When the film opens, my first thought was, “Oh my God. This is really gay!” It starts with a young male athlete holding balls…

…Then there’s the title accompanied by disco music. Cha-ching, right? I thought it would be an hour and a half of thirty-somethings in short-shorts running around playing teens in short-shorts.

Alas, the very next scene shows the cheering crowd at a track meet, and we get close-ups of a young fan basically climaxing over someone else’s race.

At that point, I realized this film wasn’t intentionally gay or straight. It was just weirdly sexual and inept.

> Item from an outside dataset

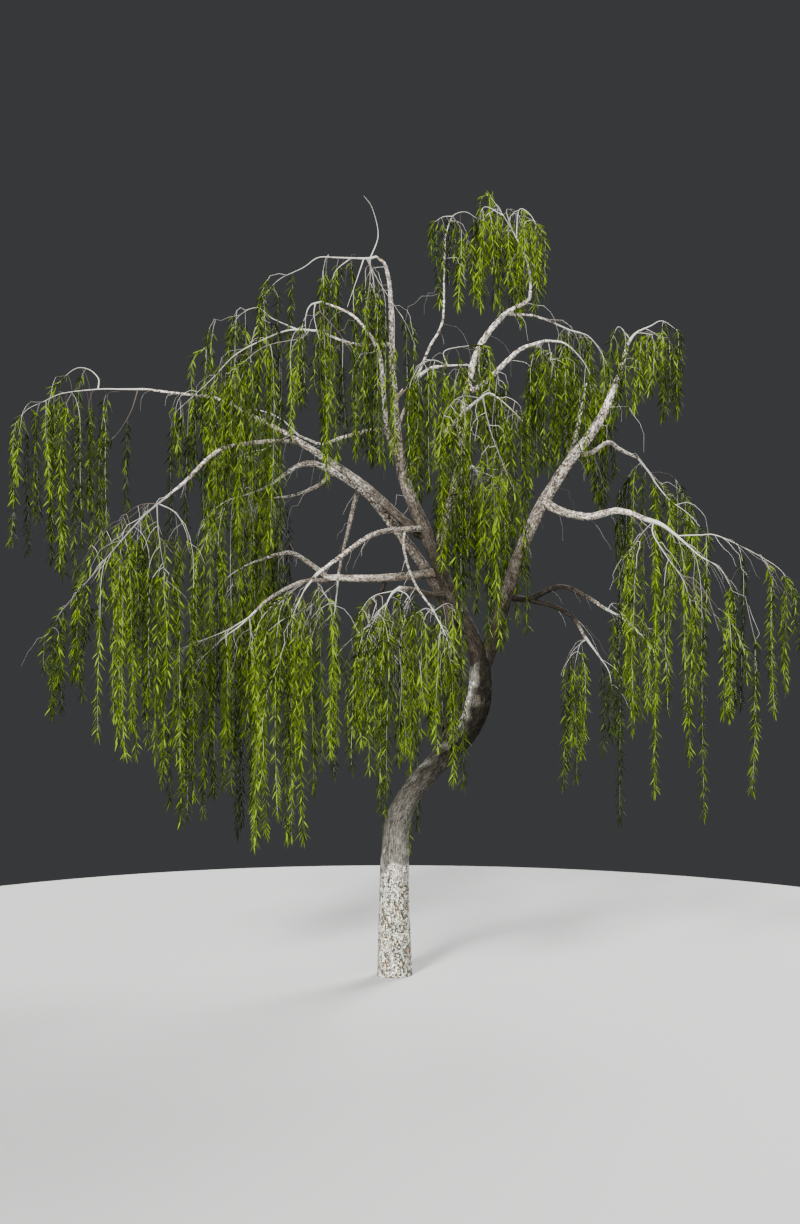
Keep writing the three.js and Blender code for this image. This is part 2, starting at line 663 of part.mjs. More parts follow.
function placeOnRow({ points, runs, length }, share) {
  const run = Math.min(Math.max(share, 0), ROW_END) * length;
  const i = runs.findIndex((end, k) => k > 0 && run <= end);
  const way = points[i].clone().sub(points[i - 1]).normalize();
  return { point: points[i - 1].clone().addScaledVector(way, run - runs[i - 1]), way };
}

// A point of a hanging strand: it leads outwards from its root, then drops.
function strandPoint(strand, share) {
  const led = Math.min(share / STRAND.arch, 1);
  const out = strand.offset * (1 - (1 - led) ** 2);
  const rise = STRAND.lift * strand.offset * Math.sin(Math.PI * led);
  return new THREE.Vector3(
    strand.root.x + Math.cos(strand.heading) * out,
    strand.root.y + Math.sin(strand.heading) * out,
    strand.root.z + rise - strand.drop * share ** STRAND.fall,
  );
}

// A spray as a folded blade of six faces, its root sunk in the twig.
function blade(root, way, side, length) {
  const face = new THREE.Vector3().crossVectors(way, side).normalize();
  const start = root.clone().addScaledVector(way, -BLADE.sunk);
  const middle = start.clone().addScaledVector(way, length * BLADE.widest);
  const left = middle.clone().addScaledVector(side, (-length * BLADE.width) / 2);
  const right = middle.clone().addScaledVector(side, (length * BLADE.width) / 2);
  const ridge = middle.clone().addScaledVector(face, length * BLADE.thick);
  const tip = start.clone().addScaledVector(way, length);
  const positions = [start, left, right, ridge, tip].flatMap((p) => [...p]);
  return solidFrom(positions, [0, 1, 3, 0, 3, 2, 0, 2, 1, 4, 3, 1, 4, 2, 3, 4, 1, 2]);
}

// The twig of a strand with its last blade as its tip, and the stretches that it takes up.
function strandTwig(strand, owner) {
  const bladeShare = Math.max(1 - BLADE.longest / strand.drop, 0.5);
  const widestShare = THREE.MathUtils.lerp(bladeShare, 1, BLADE.widest);
  const points = [0, STRAND.bend, bladeShare, widestShare, 1].map((share) => strandPoint(strand, share));
  const length = points[2].distanceTo(points[4]);
  const halfWidth = (length * BLADE.width) / 2;
  const radii = [
    [STRAND.root, STRAND.root],
    [STRAND.hang, STRAND.hang],
    [STRAND.end, STRAND.end],
    [length * BLADE.thick * BLADE.tipThick, halfWidth / Math.sin((Math.PI * 2) / TWIG_SIDES)],
    [0, 0],
  ];
  const facing = new THREE.Vector3(-Math.sin(strand.heading), Math.cos(strand.heading), 0);
  const reaches = [STRAND.root, STRAND.hang, STRAND.hang, halfWidth, halfWidth];
  return {
    stretches: stretchesAlong(points, reaches, owner),
    solid: () => tube(points, directions(points), TWIG_SIDES, (ring) => radii[ring], facing),
    hanging: [points[1], points[2]],
  };
}

// The blades along the hanging part of a strand, above its last one, each on one face of the twig.
function strandBlades(strand, [top, bottom], mass, taken, owner) {
  const run = top.distanceTo(bottom);
  const count = Math.round(run / BLADE.every);
  for (let i = 0; i < count; i++) {
    const base = top.clone().lerp(bottom, (i + 0.15) / count);
    const turn = strand.heading + ((i + 1) * Math.PI * 2) / TWIG_SIDES;
    const flat = Math.sin(BLADE.tilt);
    const way = new THREE.Vector3(Math.cos(turn) * flat, Math.sin(turn) * flat, -Math.cos(BLADE.tilt));
    const side = new THREE.Vector3(-Math.sin(turn), Math.cos(turn), 0);
    const length = Math.min((run / count) * 1.1, BLADE.longest);
    const end = base.clone().addScaledVector(way, length);
    const stretch = { start: base, end, reach: (length * BLADE.width) / 2, owner };
    if (touches(stretch, taken, owner)) continue;
    mass.solids.push(blade(base, way, side, length));
    taken.push(stretch);
  }
}

function taperedRadii(count, from, to) {
  return Array.from({ length: count }, (_, i) => THREE.MathUtils.lerp(from, to, i / (count - 1)));
}

// The stem and arms of the mass that grows on from the tip of a limb.
function foliageFrame(limb, line, taken) {
  const { name, stem, arms, hem, from } = limb.foliage;
  const mass = { name, limb, solids: [], bearers: [] };
  const grow = (points, thickness, way, first, ownHem = hem) => {
    const row = measuredRow(points);
    const radii = taperedRadii(points.length, thickness, STEM.end);
    const ways = directions(points, way);
    mass.solids.push(tube(points, ways, TWIG_SIDES, (ring) => [radii[ring], radii[ring]]));
    taken.push(...stretchesAlong(points, radii, name));
    if (first !== null) mass.bearers.push({ row, first, hem: ownHem });
    return row;
  };
  const way = line.ways.at(-1);
  const start = line.points.at(-1).clone().addScaledVector(way, CLEARANCE);
  const thickness = line.radii.at(-1) * STEM.root;
  const stemRow = grow([start, ...stem.map(placed)], thickness, way, from ?? STEM.first);
  for (const arm of arms) {
    const root = placeOnRow(stemRow, Math.max(arm.at, ARM.nearest)).point;
    const first = arm.bare ? null : ARM.first;
    grow([root, ...arm.path.map(placed)], Math.min(thickness, ARM.thickest), null, first, arm.hem);
  }
  return mass;
}

// The place on a mass's stem and arms at a share of their whole length.
function bearingPlace(mass, share) {
  let run = share * mass.bearers.reduce((sum, { row }) => sum + row.length, 0);
  for (const { row, first, hem } of mass.bearers) {
    if (run <= row.length) return { hem, ...placeOnRow(row, first + (1 - first) * (run / row.length)) };
    run -= row.length;
  }
  const { row, hem } = mass.bearers.at(-1);
  return { hem, ...placeOnRow(row, 1) };
}

// Hangs the strands of a mass. taken holds the stretches of every limb, stem and strand made so far, and gets
// the new ones. A strand that would touch another is turned, shortened and tried again.
function hangStrands(mass, taken) {
  const { name, seed, strands, spread } = mass.limb.foliage;
  const draw = seededDraws(seed);
  for (let i = 0; i < strands; i++) {
    const owner = `${name}_strand_${i}`;
    const { point: root, way, hem } = bearingPlace(mass, (i + 0.5 + 0.5 * (draw() - 0.5)) / strands);
    const onward = Math.atan2(way.y, way.x);
    const [turn, reach, fall] = [draw(), draw(), draw()];
    const hemHeight = placed([0, THREE.MathUtils.lerp(hem[0], hem[1], fall), root.y]).z;
    const drop = Math.max(root.z - hemHeight, STRAND.shortest);
    for (let attempt = 0; attempt < STRAND.tries; attempt++) {
      const strand = {
        root,
        heading: onward + (i % 2 ? 1 : -1) * (STRAND.turn + STRAND.swing * turn) + attempt * GOLDEN_ANGLE,
        offset: spread * THREE.MathUtils.lerp(STRAND.least, 1, reach) * (1 - STRAND.nearer * attempt),
        drop: drop * (1 - STRAND.shorter * attempt),
      };
      const twig = strandTwig(strand, owner);
      if (twig.stretches.some((stretch, k) => touches(stretch, taken, k === 0 ? name : null))) continue;
      mass.solids.push(twig.solid());
      taken.push(...twig.stretches);
      strandBlades(strand, twig.hanging, mass, taken, owner);
      break;
    }
  }
}

function meshOf(name, solid, material) {
  const made = solid.getMesh();
  const geometry = new THREE.BufferGeometry();
  geometry.setAttribute("position", new THREE.BufferAttribute(new Float32Array(made.vertProperties), 3));
  geometry.setIndex(new THREE.BufferAttribute(new Uint32Array(made.triVerts), 1));
  geometry.computeVertexNormals();
  const mesh = new THREE.Mesh(geometry, material);
  mesh.name = name;
  return mesh;
}

function buildTree() {
  const tree = new THREE.Group();
  const grown = [];
  const taken = [];
  const lines = LIMBS.map(limbLine);
  LIMBS.forEach((limb, i) => {
    let solid = limbSolid(lines[i], 0);
    for (const earlier of grown) if (boxesMeet(solid, earlier)) solid = solid.subtract(earlier);
    tree.add(meshOf(limb.name, largestPiece(solid), limb.name === "trunk" ? BARK : BOUGH_BARK));
    grown.push(limbSolid(lines[i], CLEARANCE));
    taken.push(...stretchesAlong(lines[i].points, lines[i].radii, limb.name));
  });
  const masses = [];
  LIMBS.forEach((limb, i) => {
    if (limb.foliage) masses.push(foliageFrame(limb, lines[i], taken));
  });
  for (const mass of masses) {
    hangStrands(mass, taken);
    tree.add(meshOf(mass.name, largestPiece(Manifold.union(mass.solids)), LEAF_GREEN));
  }
  return tree;
}

export default buildTree();
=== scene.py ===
import math

import bpy
import numpy as np
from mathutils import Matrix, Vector, noise


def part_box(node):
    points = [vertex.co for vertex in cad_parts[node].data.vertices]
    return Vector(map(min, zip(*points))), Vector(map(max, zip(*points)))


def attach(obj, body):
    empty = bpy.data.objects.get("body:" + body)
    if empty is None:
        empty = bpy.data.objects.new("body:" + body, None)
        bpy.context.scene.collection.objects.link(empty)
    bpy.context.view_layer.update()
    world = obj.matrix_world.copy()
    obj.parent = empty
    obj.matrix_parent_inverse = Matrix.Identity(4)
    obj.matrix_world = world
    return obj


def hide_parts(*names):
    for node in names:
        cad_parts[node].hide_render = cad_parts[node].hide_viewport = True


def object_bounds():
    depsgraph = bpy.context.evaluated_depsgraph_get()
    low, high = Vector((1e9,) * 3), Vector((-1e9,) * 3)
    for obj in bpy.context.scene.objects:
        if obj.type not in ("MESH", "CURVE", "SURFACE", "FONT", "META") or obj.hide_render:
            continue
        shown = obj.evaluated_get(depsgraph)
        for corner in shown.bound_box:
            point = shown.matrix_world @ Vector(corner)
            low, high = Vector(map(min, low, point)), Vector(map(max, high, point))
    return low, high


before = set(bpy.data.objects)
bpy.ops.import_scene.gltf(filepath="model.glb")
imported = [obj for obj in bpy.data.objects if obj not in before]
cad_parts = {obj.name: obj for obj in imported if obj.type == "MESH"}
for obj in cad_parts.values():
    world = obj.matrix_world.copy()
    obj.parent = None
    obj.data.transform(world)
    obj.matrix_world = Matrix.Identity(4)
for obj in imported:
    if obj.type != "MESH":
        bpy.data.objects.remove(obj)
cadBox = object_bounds()
mm = 0.001  # the tree's own sizes are kept in millimetres, as in its CAD part

# A point of the tree is kept as [right, up, back]: right of the trunk's foot and above the ground as it shows
# on the upright plane through that foot, from the eye, and how far behind that plane it lies.
eyeSettings = {
    "right": 72,
    "up": 4356,
    "away": 22000,
    "lens": 53.9,
    "sensor": 36,
    "farthest": 400000,
}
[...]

Sure, there are some lesbian undertones. For example, there’s a scene where the gruff army cadet lady follows a girl into the woods, confronts her, compliments her eyes, and starts fondling her necklace. It’s meant to make her seem suspicious and other-y, but it’s just kind of dumb.

For the most part, though, the cast is rounded out by adult males who treat their underage female students like kibble, bits, and meat. The principal tells his assistant to be “quick like a bunny,” the music teacher stays late to serenade his students, and the track coach leers a lot. Sure, they all get their comeuppance, but so do the women who, for the most part, are never guilty of anything. There are some very muddled morals here, as is typical of this genre.

So what’s my verdict? Graduation Day isn’t gay; it’s just very 80s and sexual and dumb. So let’s give this two Christopher Atkins and a Steve Guttenberg.

One final thought: if there were any gay men on set, then they wouldn't have chosen mustard yellow graduation gowns. Just saying.